CORRECTING and REPLACING Notice of Lead Plaintiff Deadline for Shareholders in the Nikola Corporation f/k/a VectoIQ Acquisition Corp. Class Action Lawsuit

SAN DIEGO–(BUSINESS WIRE)–In the release dated September 21, 2020, the embedded hyperlink under the word “here” in the second paragraph has been updated.

The updated release reads:

NOTICE OF LEAD PLAINTIFF DEADLINE FOR SHAREHOLDERS IN THE NIKOLA CORPORATION F/K/A VECTOIQ ACQUISITION CORP. CLASS ACTION LAWSUIT

Robbins Geller Rudman & Dowd LLP announces that a class action lawsuit has been filed in the District of Arizona on behalf of purchasers of Nikola Corporation f/k/a VectoIQ Acquisition Corp. (NASDAQ:NKLA; VTIQ) securities between March 3, 2020 and September 15, 2020 (the “Class Period”). The case is captioned Borteanu v. Nikola Corporation, No. 20-cv-1797, and is assigned to Magistrate Judge John Boyle. The Nikola class action lawsuit charges Nikola and certain of its officers with violations of the Securities Exchange Act of 1934.

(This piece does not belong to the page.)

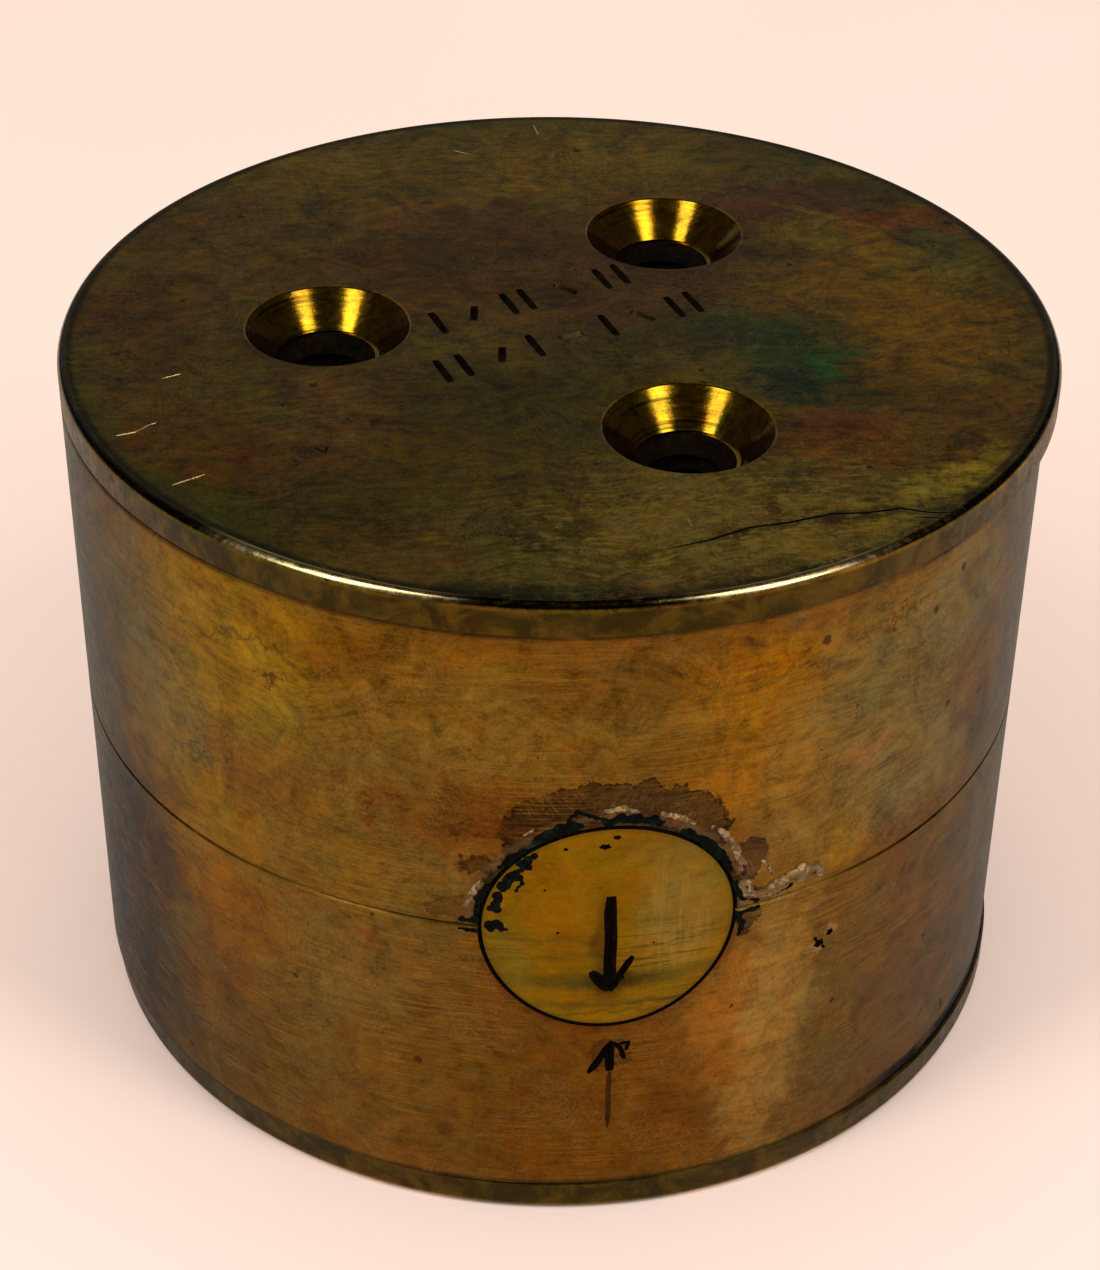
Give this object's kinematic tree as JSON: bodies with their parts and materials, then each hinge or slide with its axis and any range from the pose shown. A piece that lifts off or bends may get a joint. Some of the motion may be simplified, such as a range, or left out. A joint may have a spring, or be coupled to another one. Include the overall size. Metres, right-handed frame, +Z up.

The Private Securities Litigation Reform Act of 1995 permits any investor who purchased Nikola securities during the Class Period to seek appointment as lead plaintiff in the Nikola class action lawsuit. A lead plaintiff acts on behalf of all other class members in directing the Nikola class action lawsuit. The lead plaintiff can select a law firm of its choice to litigate the Nikola class action lawsuit. An investor’s ability to share in any potential future recovery of the Nikola class action lawsuit is not dependent upon serving as lead plaintiff. If you wish to serve as lead plaintiff of the Nikola class action lawsuit or have questions concerning your rights regarding the Nikola class action lawsuit, please visit our website by clicking here or contact Brian Cochran of Robbins Geller, at 800/449-4900 or 619/231-1058 or via e-mail at bcochran@rgrdlaw.com. Lead plaintiff motions for the Nikola class action lawsuit must be filed with the court no later than November 14, 2020.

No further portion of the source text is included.